Le Transsibérien, a priori, n’est pas une œuvre théâtrale. Ce texte se démarque plutôt par la force de sa prose poétique, une caractéristique qui a d’abord effrayé Jacques Crête: "J’ai eu des réticences à le faire. Il y avait longtemps que je n’avais pas joué et je craignais que ma mémoire fasse défaut en vieillissant." Le metteur en scène de 58 ans s’est donc donné 10 jours lors d’un séjour à Percé afin de mémoriser le récit. S’il n’y parvenait pas, il laissait tomber le projet, d’autant plus qu’il avait à défendre son rôle seul sur scène. Étonnamment, malgré la complexité de la prose de Cendrars, Crête a pris plaisir à apprendre le long monologue. "Ce n’est pas une poésie en vers… ce sont des images, sans arrêt. Tantôt, on voit Moscou, Jeanne de France, et paf! on se retrouve en pleine révolution russe. Puis, quelques phrases plus tard, apparaît le Mexique. En fait, c’est l’histoire d’un voyage à la fois triste et beau."
Derrière les mots
Pour monter l’œuvre de Cendrars, Crête a fait appel à Chantal Désilets et Carole Neill, deux anciennes Troyennes. Pourquoi? "On avait déjà beaucoup joué ensemble. Elles sont toutes deux enseignantes en littérature, en plus d’être de grandes amies. J’étais certain que nous pouvions nous rencontrer sur le point de la sensibilité", explique-t-il. Et, c’est ce qui s’est produit. Comment ces deux femmes auraient-elles pu faire autrement, elles qui évoluent depuis sept ans à l’intérieur de l’univers eskabélien!
Au trio s’est aussi joint le jeune violoniste Dany Armstrong (Théâtre en rivière). Jacques Crête l’a découvert à l’occasion d’une représentation de l’artiste Nathalie Houle; il avait été étonné par ses interventions sonores très contemporaines et intuitives. Le quinquagénaire soutient que le musicien, qui agit toujours en silence, se targue d’une présence, d’une concentration et d’une générosité extraordinaires sur scène. "Lorsqu’il joue, on entend presque le son du train. Et l’ajout de sa musique est une poésie en soi, continue-t-il. Depuis qu’il est là, Le Transsibérien est devenu un dialogue."
Véritable chapelle, la galerie du théâtre, transformée en un train étroit par Lise Barbeau, servira de salle de spectacle jusqu’au 29 mai.
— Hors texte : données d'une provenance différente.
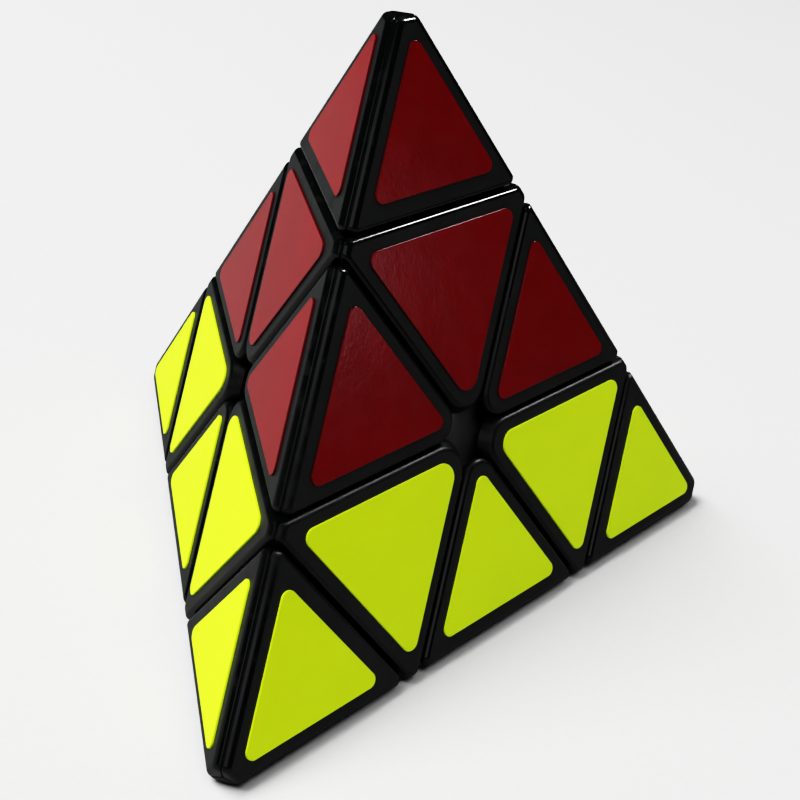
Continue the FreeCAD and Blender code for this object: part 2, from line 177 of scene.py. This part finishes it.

Un lieu particulièrement riche en écho qui rappelle la sonorité des grands espaces, des arpents de neige de l’ancienne URSS.
En aucun cas, Crête n’a voulu visiter la Russie. C’est uniquement à travers les yeux de Cendrars qu’il a appris à aimer sa beauté. "C’est une vraie agence de voyages, ce texte-là!" rigole-t-il. Le passionné affirme que la plume descriptive de l’écrivain français lui a permis de réaliser de manière virtuelle le périple de plus de 9000 kilomètres. Il donne à titre d’exemple le fait qu’il a reconnu toutes les villes explorées par le train soviétique quand il a visionné le documentaire des Grands Explorateurs portant sur le sujet, et ce, même s’il ne les avait jamais vues! "C’est sur le plan de la sensation que Cendrars nous donne toutes les images; on sent la Russie dans son texte", souligne-t-il.
La prose d’une vie
Après maintes lectures du livre, le fondateur de L’Eskabel continue de faire le même constat: "Merde, c’est toute ma vie!" À travers les mots de Cendrars, il a l’impression de revoir tous les voyages qu’il a effectués, tant géographiquement qu’intérieurement. Il se retrouve devant un drôle de miroir qui lui projette des fragments de ses mémoires. "Le texte correspond à ma façon de voir les choses, à ma sensibilité…" déclare-t-il. On flaire presque une affaire de testament. Jacques Crête ne le nie pas. "Je le sens comme ça, souffle-t-il, mais je ne l’espère pas. Après Le Transsibérien, je vais me sentir moins pressé de faire autre chose… J’ai fait tous mes voyages. Je sais cependant qu’il m’en reste un dernier." Loin d’appréhender sa mort physique, le maître de la mise en scène y devine plutôt une renaissance artistique. "J’en ai marre de me voir partout, laisse-t-il entendre, visiblement essoufflé de produire sans relâche et de sentir les attentes d’autrui, qui espère de lui qu’il transforme en or tout ce qu’il touche. Je n’ai jamais voulu faire carrière. Pas à mon âge…" Ainsi, au lendemain de Kassa, production de l’International de l’art vocal de Trois-Rivières à laquelle il prendra part, soit le 12 juillet au matin, Jacques Crête se retirera du monde du spectacle pour quelque temps. Satisfait de son parcours de créateur, mais fatigué de travailler avec des masses, il s’enveloppera de la plénitude du silence, s’occupera de son jardin et planifiera peut-être un séjour en Europe. Une période d’arrêt importante afin de mieux reprendre les rênes d’une nouvelle production avec son amie Marie-Claire Blais à l’hiver 2005.